Last Friday he called a meeting at the centre of companies and organisations which might take on apprentices.

Representatives of Hampshire County Council, East Hampshire District Council, the Whitehill & Bordon Regeneration Company, the Enterprise M3 Local Enterprise Partnership, Royal Holloway University, Places for People and Taylor Wimpey turned up to see what it had to offer.

Addressing his audience, Mr Gilder said: “We have had to face varying levels of challenge over the past 18 months, and due to the obvious reason – and a few others – the apprenticeship provision at the Future Skills Centre isn’t where I, or those that have been part of its development, want it to be.

“The centre currently has 48 full-time construction students and a healthy 14-16 cohort, thanks to our recent partnering with the Waverley Federation. A number of those full-time students would make excellent apprentices, they just need the opportunity.”

Despite the problems, Mr Gilder still believes in the vision that created the centre.
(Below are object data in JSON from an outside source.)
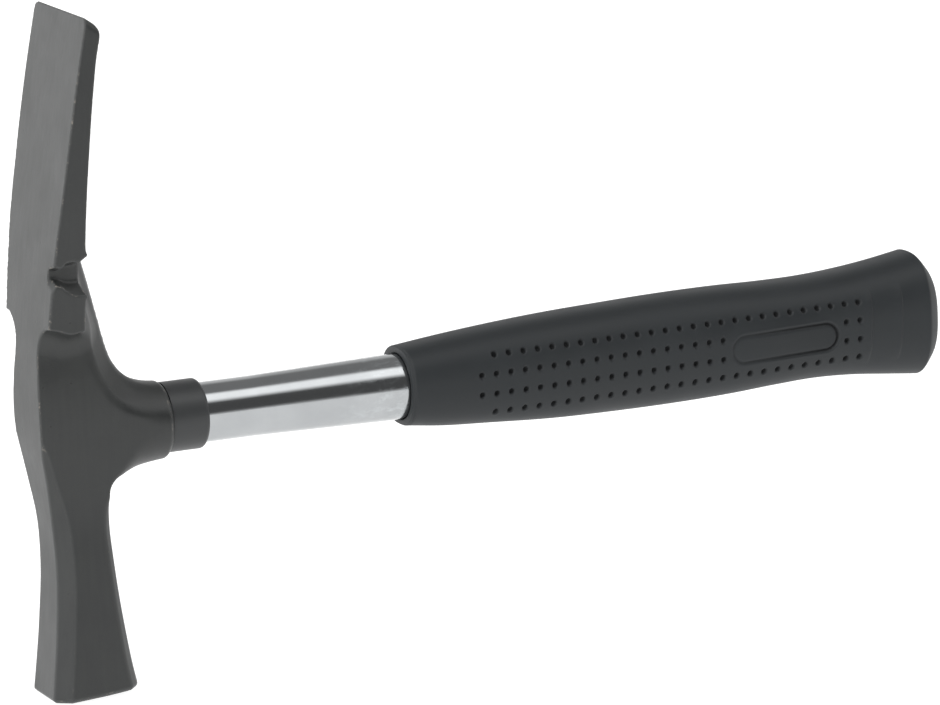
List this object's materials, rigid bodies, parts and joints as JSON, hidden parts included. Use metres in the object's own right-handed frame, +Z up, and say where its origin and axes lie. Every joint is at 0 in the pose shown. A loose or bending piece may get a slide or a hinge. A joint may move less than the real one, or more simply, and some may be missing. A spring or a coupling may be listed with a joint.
{
  "type": "brick hammer",
  "caption": "Mason's brick hammer with a transverse cutting blade, square striking pen, side nail notch and a tubular steel handle with a moulded grip.",
  "frame": {"origin": "centre of the striking face at the foot of the pen", "axes": "+X along the handle from the head to the grip's end, +Z up the head from the striking face to the blade, nail notch on the -Y side"},
  "size_m": [0.288, 0.0418, 0.1967],
  "materials": {
    "head_steel": "matt dark grey coating on forged steel, worn bright on a few edges",
    "cone_steel": "bare turned steel",
    "tube_chrome": "polished chrome",
    "collar_plastic": "black plastic, slight sheen",
    "grip_rubber": "black soft plastic, fine satin skin",
    "plug_plastic": "black plastic"
  },
  "bodies": {
    "root": {"hammer_head": "head_steel", "expander_cone": "cone_steel", "handle_tube": "tube_chrome", "collar_bush": "collar_plastic", "grip_sleeve": "grip_rubber", "tube_end_plug": "plug_plastic"}
  },
  "joints": []
}
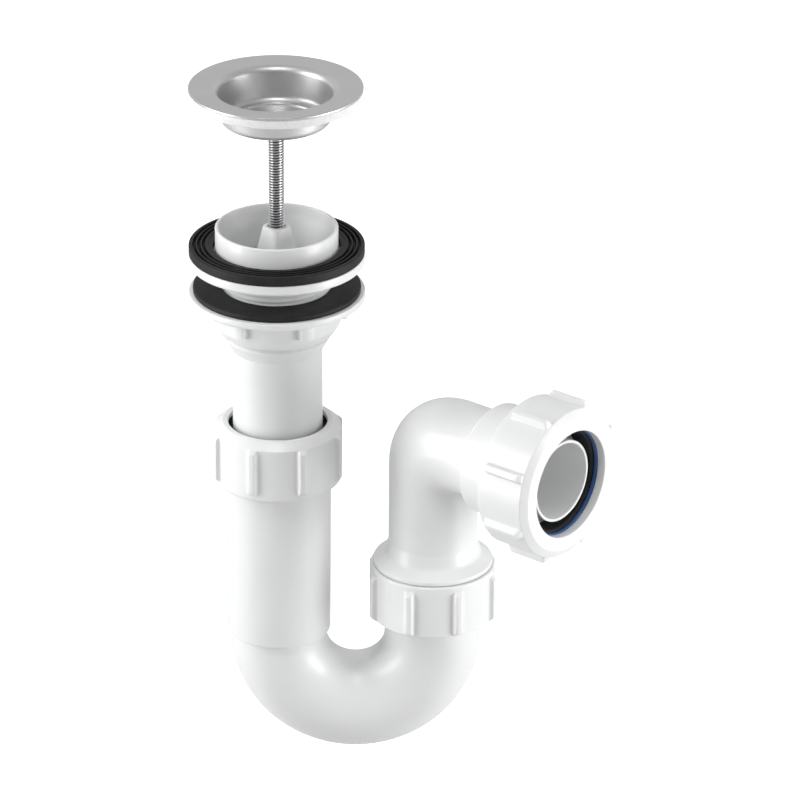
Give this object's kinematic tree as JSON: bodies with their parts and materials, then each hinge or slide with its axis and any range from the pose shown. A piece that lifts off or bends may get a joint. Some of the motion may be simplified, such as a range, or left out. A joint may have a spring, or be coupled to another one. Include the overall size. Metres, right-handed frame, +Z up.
{
  "type": "tubular swivel trap with sink waste",
  "caption": "Tubular swivel P trap with a flanged sink waste on a centre screw, telescopic inlet, swivel bend and compression outlet.",
  "frame": {"origin": "on the waste's axis, level with the top of the ridged washer that meets the sink's underside", "axes": "+Z up along the waste's axis, +X towards the outlet leg of the bend, -Y towards the side that the outlet points to"},
  "size_m": [0.1728, 0.104, 0.2951],
  "materials": {
    "flange_steel": "satin pressed stainless steel",
    "foam": "closed-cell foam",
    "screw_steel": "bright machined stainless steel",
    "nut_brass": "plain brass",
    "black_rubber": "matt black rubber",
    "white_plastic": "glossy white polypropylene",
    "grey_slip": "smooth dark plastic",
    "blue_slip": "smooth blue plastic"
  },
  "bodies": {
    "waste": {"waste_body": "white_plastic", "ridged_washer": "black_rubber", "pin_nut": "nut_brass"},
    "flange": {"waste_flange": "flange_steel", "foam_washer": "foam"},
    "screw": {"centre_pin": "screw_steel"},
    "neck_washer": {"backnut_washer": "black_rubber"},
    "neck_nut": {"backnut": "white_plastic"},
    "inlet_ring": {"inlet_seal": "black_rubber"},
    "trap": {"trap_leg": "white_plastic", "u_bend": "white_plastic"},
    "inlet_slip": {"inlet_slip_ring": "grey_slip"},
    "inlet_collar": {"inlet_nut": "white_plastic"},
    "swivel_collar": {"swivel_nut": "white_plastic"},
    "swivel_seal": {"swivel_washer": "black_rubber"},
    "elbow": {"outlet_elbow": "white_plastic", "outlet_seal": "black_rubber"},
    "outlet_slip": {"outlet_slip_ring": "blue_slip"},
    "outlet_collar": {"outlet_nut": "white_plastic"}
  },
  "joints": [
    {"name": "flange_lift", "type": "slide", "parent": "waste", "child": "flange", "axis": [0, 0, 1], "range_m": [-0.042, 0.003]},
    {"name": "pin_turn", "type": "hinge", "parent": "flange", "child": "screw", "pos_m": [0, 0, 0.0517], "axis": [0, 0, 1], "range_deg": [-13147.83, 939.13]},
    {"name": "backnut_travel", "type": "slide", "parent": "waste", "child": "neck_washer", "axis": [0, 0, 1], "range_m": [-0.006, 0.0097]},
    {"name": "backnut_turn", "type": "hinge", "parent": "neck_washer", "child": "neck_nut", "pos_m": [0, 0, -0.0203], "axis": [0, 0, 1], "range_deg": [-935.47, 1512.34]},
    {"name": "tail_telescope", "type": "slide", "parent": "waste", "child": "inlet_ring", "axis": [0, 0, 1], "range_m": [-0.03, 0.022]},
    {"name": "trap_turn", "type": "hinge", "parent": "inlet_ring", "child": "trap", "pos_m": [0, 0, -0.0855], "axis": [0, 0, 1], "continuous": true},
    {"name": "inlet_nut_travel", "type": "slide", "parent": "trap", "child": "inlet_slip", "axis": [0, 0, 1], "range_m": [0, 0.01]},
    {"name": "inlet_nut_turn", "type": "hinge", "parent": "inlet_slip", "child": "inlet_collar", "pos_m": [0, 0, -0.0905], "axis": [0, 0, 1], "range_deg": [0, 1200]},
    {"name": "swivel_nut_turn", "type": "hinge", "parent": "trap", "child": "swivel_collar", "pos_m": [0.064, 0, -0.155], "axis": [0, 0, 1], "range_deg": [-1200, 0]},
    {"name": "elbow_lift", "type": "slide", "parent": "trap", "child": "swivel_seal", "axis": [0, 0, 1], "range_m": [0, 0.01]},
    {"name": "outlet_swivel", "type": "hinge", "parent": "swivel_seal", "child": "elbow", "pos_m": [0.064, 0, -0.16], "axis": [0, 0, 1], "range_deg": [-75, 155]},
    {"name": "outlet_nut_travel", "type": "slide", "parent": "elbow", "child": "outlet_slip", "axis": [0.766, -0.6428, 0], "range_m": [0, 0.012]},
    {"name": "outlet_nut_turn", "type": "hinge", "parent": "outlet_slip", "child": "outlet_collar", "pos_m": [0.10996, -0.03857, -0.086], "axis": [0.766, -0.6428, 0], "range_deg": [0, 1440]}
  ],
  "couplings": [
    {"joint": "pin_turn", "follows": "flange_lift", "rad_per_m": 5463.6},
    {"joint": "backnut_travel", "follows": "backnut_turn", "m_per_rad": 0.00036749},
    {"joint": "inlet_nut_travel", "follows": "inlet_nut_turn", "m_per_rad": 0.00047746},
    {"joint": "swivel_nut_turn", "follows": "elbow_lift", "rad_per_m": -2094.4},
    {"joint": "outlet_nut_travel", "follows": "outlet_nut_turn", "m_per_rad": 0.00047746}
  ]
}
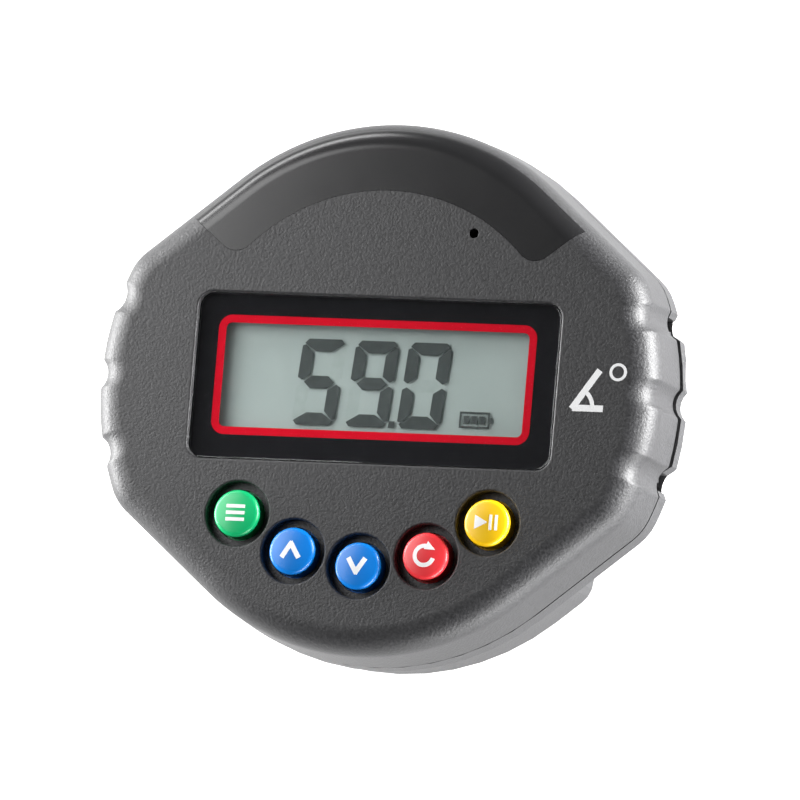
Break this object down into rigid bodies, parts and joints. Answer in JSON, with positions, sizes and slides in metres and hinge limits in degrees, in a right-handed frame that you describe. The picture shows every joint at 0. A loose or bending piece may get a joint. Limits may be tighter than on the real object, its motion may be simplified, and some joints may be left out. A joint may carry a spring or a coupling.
{
  "type": "digital torque tester",
  "caption": "Round-shouldered electronic angle gauge for a wrench, with a large display, round keys under it, an alarm lens at the top and a side drawer for its coin cell.",
  "frame": {"origin": "middle of the case outline, on the face of the back pad", "axes": "+Z out of the display, +Y towards the display's top, +X to the display's right"},
  "size_m": [0.0857, 0.0784, 0.0251],
  "materials": {
    "grained_abs": "fine grained, matt",
    "smoked_lens": "polished, smoke tinted",
    "window_acrylic": "polished, black printed border",
    "lcd_glass": "reflective display",
    "white_plastic": "moulded",
    "zebra_rubber": "matt",
    "green_cap": "polished dome",
    "blue_cap": "polished dome",
    "red_cap": "polished dome",
    "yellow_cap": "polished dome",
    "black_silicone": "matt",
    "board_green": "solder mask on glass fibre laminate",
    "chip_epoxy": "moulded",
    "plated_steel": "zinc plated",
    "led_package": "moulded",
    "pad_rubber": "matt, fine ribs",
    "nickel_plate": "nickel plated magnet",
    "cell_steel": "brushed",
    "spring_bronze": "rolled strip"
  },
  "bodies": {
    "case": {"front_cover": "grained_abs", "rear_cover": "grained_abs", "alarm_lens": "smoked_lens", "display_window": "window_acrylic", "lcd_panel": "lcd_glass", "lcd_frame": "white_plastic", "lcd_connector_upper": "zebra_rubber", "lcd_connector_lower": "zebra_rubber", "keypad_mat": "black_silicone", "main_board": "board_green", "controller_chip": "chip_epoxy", "gyro_sensor": "chip_epoxy", "clock_crystal": "plated_steel", "buzzer": "chip_epoxy", "alarm_led_left": "led_package", "alarm_led_middle": "led_package", "alarm_led_right": "led_package", "back_pad": "pad_rubber", "magnet_lower": "nickel_plate", "magnet_upper": "nickel_plate", "magnet_keeper": "plated_steel", "battery_contact_top": "spring_bronze", "battery_contact_side": "spring_bronze", "key_dome_menu": "black_silicone", "key_dome_up": "black_silicone", "key_dome_down": "black_silicone", "key_dome_clear": "black_silicone", "key_dome_start": "black_silicone", "case_screw_1": "plated_steel", "board_screw_1": "plated_steel", "case_screw_2": "plated_steel", "board_screw_2": "plated_steel", "case_screw_3": "plated_steel", "board_screw_3": "plated_steel", "case_screw_4": "plated_steel", "board_screw_4": "plated_steel", "keeper_screw_1": "plated_steel", "keeper_screw_2": "plated_steel"},
    "key_menu": {"button_menu": "green_cap"},
    "key_up": {"button_up": "blue_cap"},
    "key_down": {"button_down": "blue_cap"},
    "key_clear": {"button_clear": "red_cap"},
    "key_start": {"button_start": "yellow_cap"},
    "drawer": {"battery_drawer": "grained_abs", "coin_cell": "cell_steel"}
  },
  "joints": [
    {"name": "press_menu", "type": "slide", "parent": "case", "child": "key_menu", "axis": [0, 0, -1], "range_m": [0, 0.0008], "stiffness_N_per_m": 800, "springref_m": -0.0004, "deforming": ["key_dome_menu"]},
    {"name": "press_up", "type": "slide", "parent": "case", "child": "key_up", "axis": [0, 0, -1], "range_m": [0, 0.0008], "stiffness_N_per_m": 800, "springref_m": -0.0004, "deforming": ["key_dome_up"]},
    {"name": "press_down", "type": "slide", "parent": "case", "child": "key_down", "axis": [0, 0, -1], "range_m": [0, 0.0008], "stiffness_N_per_m": 800, "springref_m": -0.0004, "deforming": ["key_dome_down"]},
    {"name": "press_clear", "type": "slide", "parent": "case", "child": "key_clear", "axis": [0, 0, -1], "range_m": [0, 0.0008], "stiffness_N_per_m": 800, "springref_m": -0.0004, "deforming": ["key_dome_clear"]},
    {"name": "press_start", "type": "slide", "parent": "case", "child": "key_start", "axis": [0, 0, -1], "range_m": [0, 0.0008], "stiffness_N_per_m": 800, "springref_m": -0.0004, "deforming": ["key_dome_start"]},
    {"name": "drawer_slide", "type": "slide", "parent": "case", "child": "drawer", "axis": [1, 0, 0], "range_m": [0, 0.021]}
  ]
}
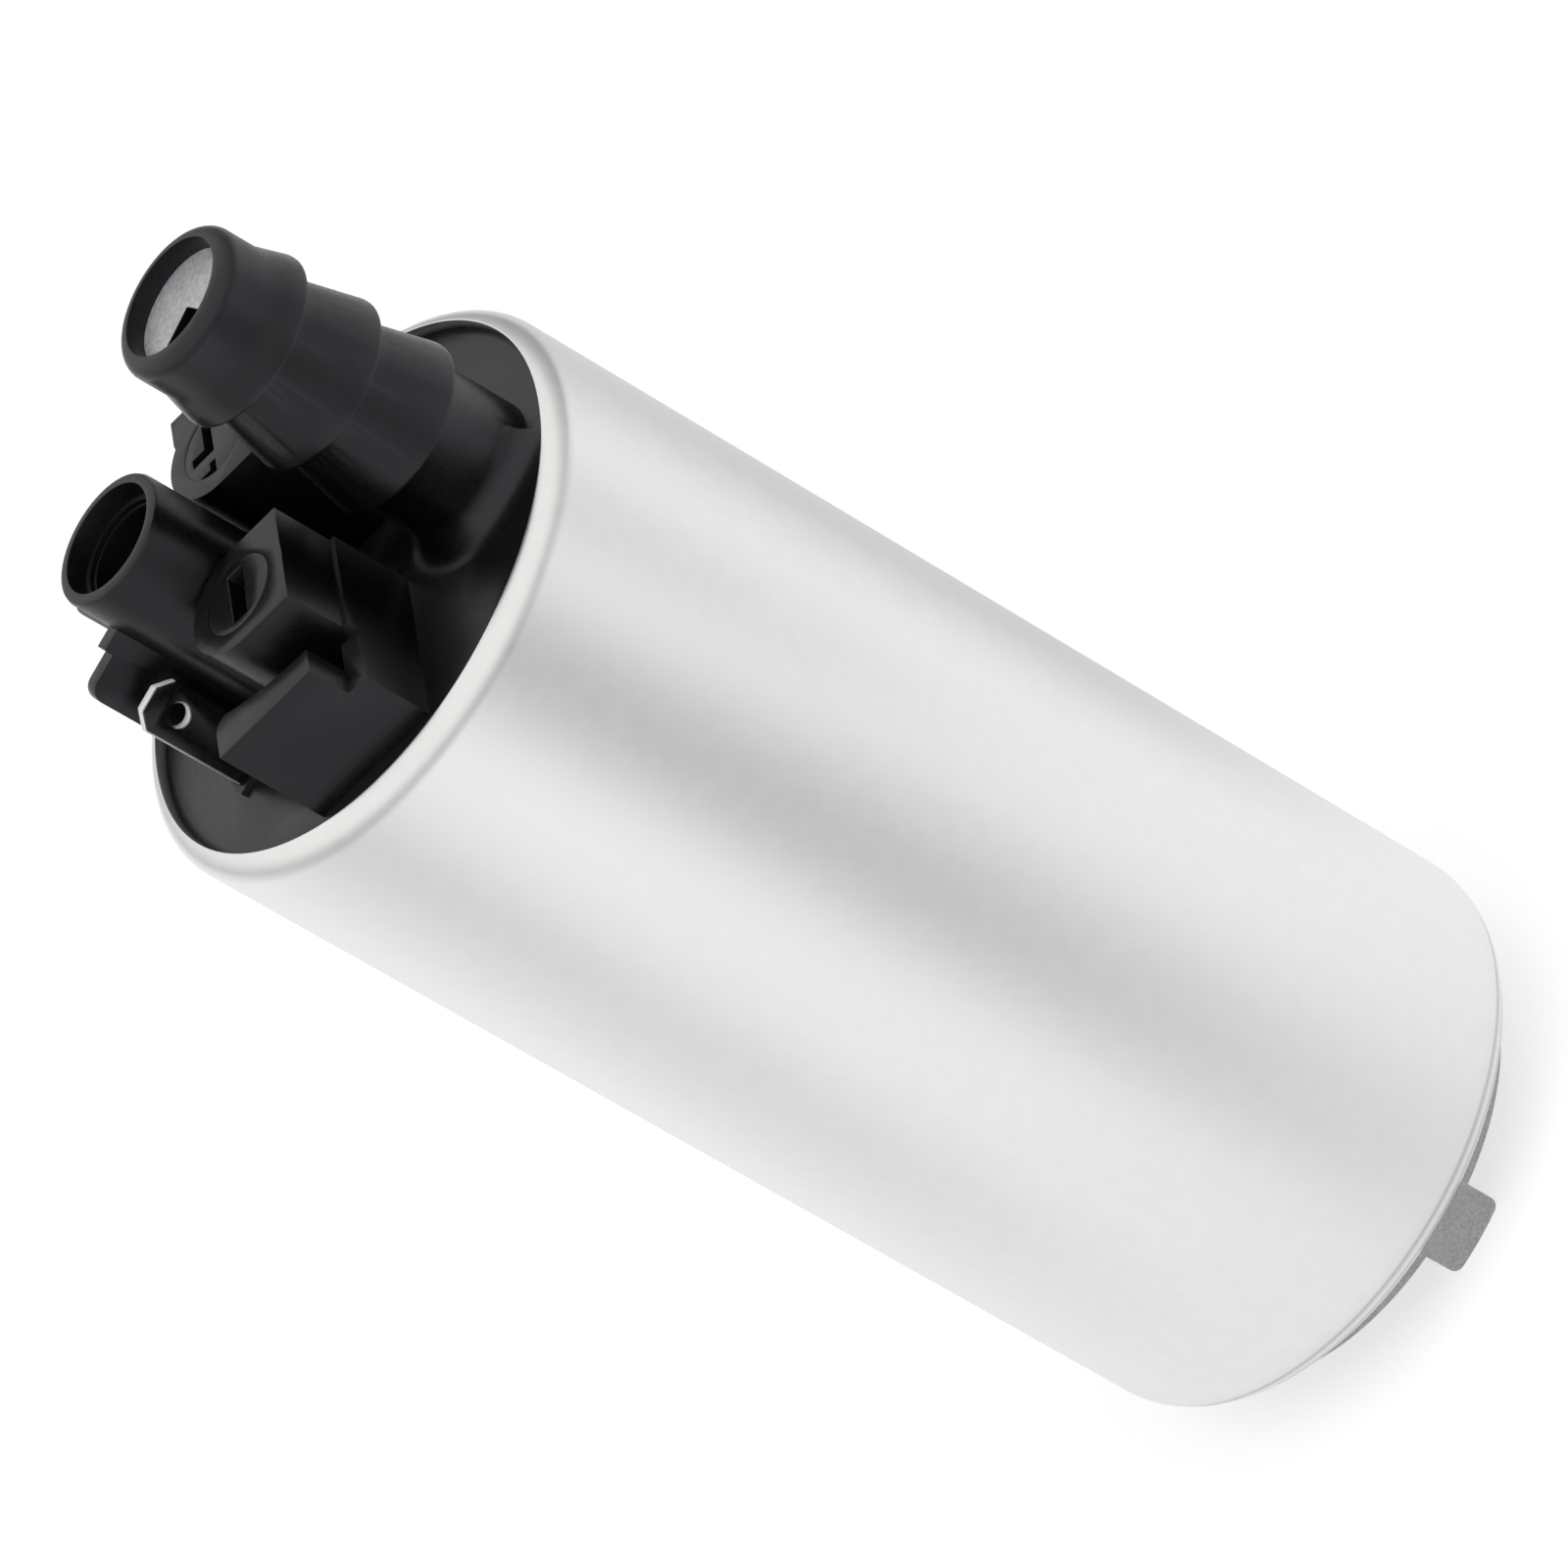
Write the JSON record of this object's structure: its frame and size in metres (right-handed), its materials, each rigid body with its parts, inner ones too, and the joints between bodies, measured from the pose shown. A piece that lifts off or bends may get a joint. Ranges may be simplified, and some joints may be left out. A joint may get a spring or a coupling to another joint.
{
  "type": "in-tank fuel pump",
  "caption": "Electric in-tank fuel pump: silver can with rolled rims, black end cover with barbed outlet, short tube and blade terminals, cast inlet end with lugs.",
  "frame": {"origin": "centre of the plane that the inlet lugs stand on, on the can's axis", "axes": "+Z along the can's axis towards the outlet nipple; +Y towards the nipple; the end cover is mirrored about X = 0"},
  "size_m": [0.043, 0.043, 0.1199],
  "materials": {
    "can": "satin",
    "black_plastic": "satin moulded",
    "casting": "grainy die casting",
    "tin_plate": "bright tin plate",
    "white_plastic": "smooth moulded",
    "steel": "ground",
    "lamination": "stacked sheet",
    "copper": "lacquered wire",
    "bronze": "sintered",
    "ferrite": "fired",
    "carbon": "pressed",
    "phenolic": "moulded resin",
    "rubber": "smooth"
  },
  "bodies": {
    "housing": {"can": "can", "end_cover": "black_plastic", "cover_seal": "rubber", "inlet_cover": "casting", "thrust_pin": "steel", "chamber_ring": "casting", "pump_plate": "casting", "lower_bush": "bronze", "upper_bush": "bronze", "flux_sleeve": "steel", "magnet_a": "ferrite", "magnet_b": "ferrite", "magnet_clip_a": "steel", "magnet_clip_b": "steel", "brush_cap_a": "black_plastic", "brush_cap_b": "black_plastic", "brush_spring_a": "steel", "brush_spring_b": "steel", "brush_lead_a": "copper", "brush_lead_b": "copper", "terminal_a": "tin_plate", "terminal_b": "tin_plate", "choke_core_a": "ferrite", "choke_core_b": "ferrite", "choke_coil_a": "copper", "choke_coil_b": "copper", "valve_retainer": "white_plastic", "check_spring": "steel", "relief_spring": "steel", "relief_retainer": "black_plastic"},
    "rotor": {"shaft": "steel", "impeller": "phenolic", "armature_core": "lamination", "lower_insulator": "white_plastic", "upper_insulator": "white_plastic", "winding": "copper", "commutator_hub": "phenolic", "commutator_segments": "copper"},
    "brush_left": {"brush_a": "carbon"},
    "brush_right": {"brush_b": "carbon"},
    "outlet_valve": {"check_valve": "black_plastic"},
    "relief_valve": {"relief_ball": "steel"}
  },
  "joints": [
    {"name": "rotor_spin", "type": "hinge", "parent": "housing", "child": "rotor", "pos_m": [0, 0, 0.05], "axis": [0, 0, 1], "continuous": true},
    {"name": "brush_a_slide", "type": "slide", "parent": "housing", "child": "brush_left", "axis": [0, 0, 1], "range_m": [0, 0.004], "stiffness_N_per_m": 60, "springref_m": -0.008, "deforming": ["brush_spring_a", "brush_lead_a"]},
    {"name": "brush_b_slide", "type": "slide", "parent": "housing", "child": "brush_right", "axis": [0, 0, 1], "range_m": [0, 0.004], "stiffness_N_per_m": 60, "springref_m": -0.008, "deforming": ["brush_spring_b", "brush_lead_b"]},
    {"name": "check_valve_lift", "type": "slide", "parent": "housing", "child": "outlet_valve", "axis": [0, 0, 1], "range_m": [0, 0.0025], "stiffness_N_per_m": 80, "springref_m": -0.003, "deforming": ["check_spring"]},
    {"name": "relief_ball_lift", "type": "slide", "parent": "housing", "child": "relief_valve", "axis": [0, 0, 1], "range_m": [0, 0.0012], "stiffness_N_per_m": 400, "springref_m": -0.002, "deforming": ["relief_spring"]}
  ]
}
He said: “When I started as manager in the spring of 2017, the centre and surrounding regeneration held all the potential and opportunity I could have asked for.

“One of the main straplines around the concept of the centre, linking it and the development together, was ‘The Town That Built Itself’. That, for me, is still doable. Everyone involved wins, it is just going to take a bit of refocusing, commitment and enthusiasm.”